The bilateral trade framework announced in February hasn't disappeared politically, even though its IEEPA legal mechanism was voided. The September 2025 executive order authorizing the Secretary of Commerce and USTR to implement trade framework agreements was not rescinded, and the broader negotiating relationship remains intact. The White House stated it will continue to honor its legally binding Agreements on Reciprocal Trade and expects the same from its trading partners. The political will for a US-India deal exists. The legal vehicle is what's in flux.
What to Watch Next
The Section 122 tariffs expire July 24, 2026, unless Congress enacts legislation extending them past the 150-day statutory limitation. Whether Congress cooperates is an open question, and the legislative path for tariff authority is now a live political debate. If Section 122 lapses without a replacement, goods tariffs on India would temporarily fall to standard MFN rates plus any Section 232 duties on specific products like steel and aluminum.
The Section 301 investigation timelines are more concrete. Public comments close April 15, and hearings begin April 28. If USTR makes preliminary findings in Q3, that could lead to India-specific tariffs later in 2026, potentially at levels comparable to the original 26% IEEPA rate. How India is treated relative to other countries in the Section 301 process, particularly given the bilateral framework, will be telling.
Also watch for Congressional action on the IEEPA refund question. US customs is working on a system to process refunds of the $166 billion in IEEPA tariffs collected from over 330,000 businesses. The scale of potential refunds makes this a significant fiscal and political issue, and could influence how aggressively the administration pursues replacement tariffs.
For the US-India bilateral relationship specifically, the key question is whether the political framework from February can be re-implemented under Section 301 or another legal basis. If India can negotiate a preferential rate under a new statutory framework, the 18% interim rate could return in a different form. If it can't, India faces whatever country-specific rate the Section 301 process produces.

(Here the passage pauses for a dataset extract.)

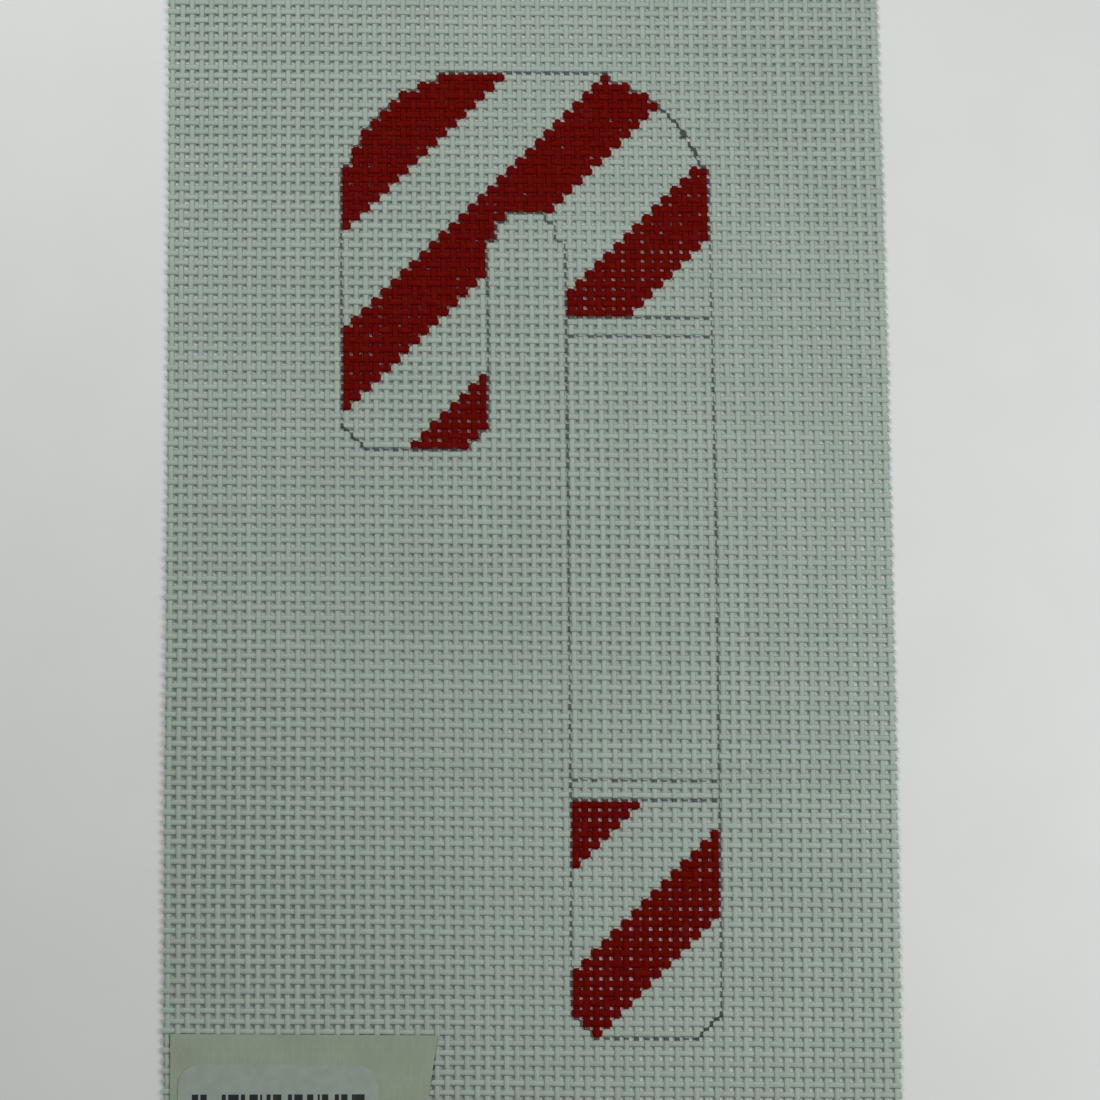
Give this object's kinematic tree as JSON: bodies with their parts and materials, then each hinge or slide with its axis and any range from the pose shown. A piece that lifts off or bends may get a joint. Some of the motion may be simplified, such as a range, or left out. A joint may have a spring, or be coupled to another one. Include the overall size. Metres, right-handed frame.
{
  "type": "painted needlepoint canvas",
  "caption": "Flat open-mesh needlepoint canvas, hand painted with a striped candy cane for stitching, with a tape label and a plain code sticker on its margin.",
  "frame": {"origin": "on the underside, below the middle of the canvas, which is also the middle of the design", "axes": "+Z out of the painted side, +Y from the cane's foot to its crook, +X across the design to the right"},
  "size_m": [0.1044, 0.192, 0.0014],
  "materials": {
    "canvas_thread": "matt, sized cotton thread in an open plain weave",
    "red_paint": "satin acrylic paint brushed over the threads",
    "paper_tape": "creped paper tape, semi-matt",
    "sticker_paper": "smooth coated paper with dark printed bars"
  },
  "bodies": {
    "root": {"canvas": "canvas_thread", "painted_stripe_1": "red_paint", "painted_stripe_2": "red_paint", "painted_stripe_3": "red_paint", "painted_stripe_4": "red_paint", "painted_stripe_5": "red_paint", "painted_stripe_6": "red_paint", "tape_label": "paper_tape", "code_sticker": "sticker_paper"}
  },
  "joints": []
}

The one thing that doesn't require watching is the IT services exemption. It isn't a policy decision that can be reversed by executive order. It's a classification fact: services aren't goods. Whether tariffs on Indian goods land at 10%, 15%, 26%, or somewhere else entirely, the cost of hiring an AI engineer in Bengaluru, a product manager in Hyderabad, or a data scientist in Pune through an Employer of Record won't change by a single dollar. In a year where goods tariff policy has changed legal foundations twice and may change again before summer, that kind of structural stability is worth more than any trade deal.